(Dataset entries)
────────
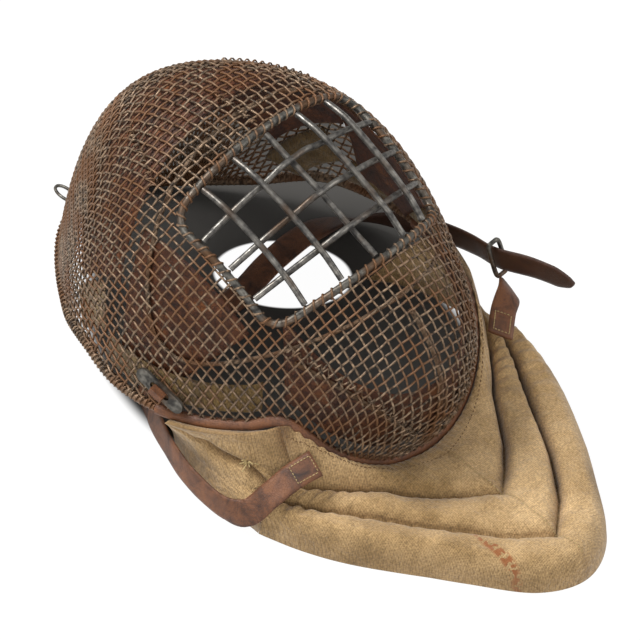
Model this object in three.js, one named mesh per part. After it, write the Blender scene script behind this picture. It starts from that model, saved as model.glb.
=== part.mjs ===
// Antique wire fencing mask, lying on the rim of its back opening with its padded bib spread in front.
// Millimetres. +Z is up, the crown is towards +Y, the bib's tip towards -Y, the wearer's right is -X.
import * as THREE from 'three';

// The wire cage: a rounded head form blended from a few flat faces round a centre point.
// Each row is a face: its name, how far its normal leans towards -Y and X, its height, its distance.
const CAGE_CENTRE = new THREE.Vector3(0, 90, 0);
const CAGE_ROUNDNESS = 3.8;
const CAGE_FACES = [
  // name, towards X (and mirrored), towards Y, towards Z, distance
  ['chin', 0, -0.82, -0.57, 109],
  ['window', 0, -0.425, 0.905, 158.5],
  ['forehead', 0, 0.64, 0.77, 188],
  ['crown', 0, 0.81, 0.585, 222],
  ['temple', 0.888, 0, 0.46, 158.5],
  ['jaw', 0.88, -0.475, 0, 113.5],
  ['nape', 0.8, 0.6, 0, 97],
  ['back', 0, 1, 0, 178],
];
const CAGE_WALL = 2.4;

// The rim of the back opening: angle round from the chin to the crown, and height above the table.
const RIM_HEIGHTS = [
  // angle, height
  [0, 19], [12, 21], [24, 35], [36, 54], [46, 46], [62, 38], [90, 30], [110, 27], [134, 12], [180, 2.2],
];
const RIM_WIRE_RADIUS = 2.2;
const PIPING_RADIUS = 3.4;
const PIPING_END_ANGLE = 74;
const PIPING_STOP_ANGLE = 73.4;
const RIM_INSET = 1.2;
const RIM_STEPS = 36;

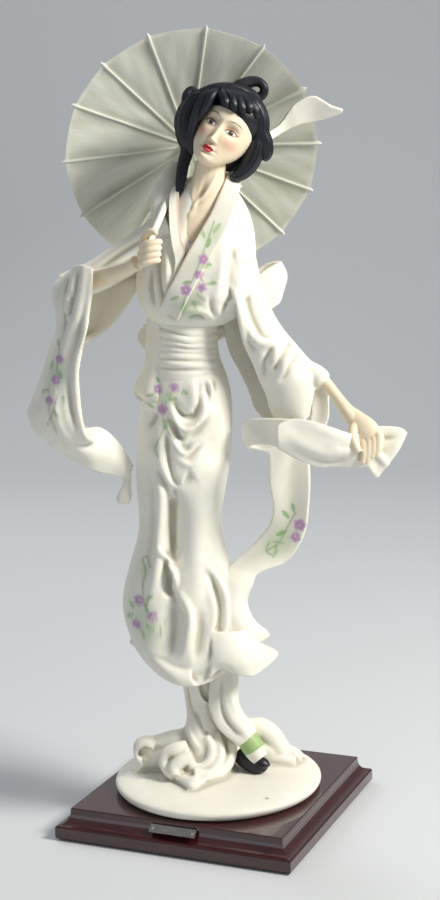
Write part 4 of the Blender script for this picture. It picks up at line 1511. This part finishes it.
────────
WRITTEN EXERCISE.
Which lines hold the word "script"? Return all of them from the records above.

RESULT.
Model this object in three.js, one named mesh per part. After it, write the Blender scene script behind this picture. It starts from that model, saved as model.glb.
Write part 4 of the Blender script for this picture. It picks up at line 1511. This part finishes it.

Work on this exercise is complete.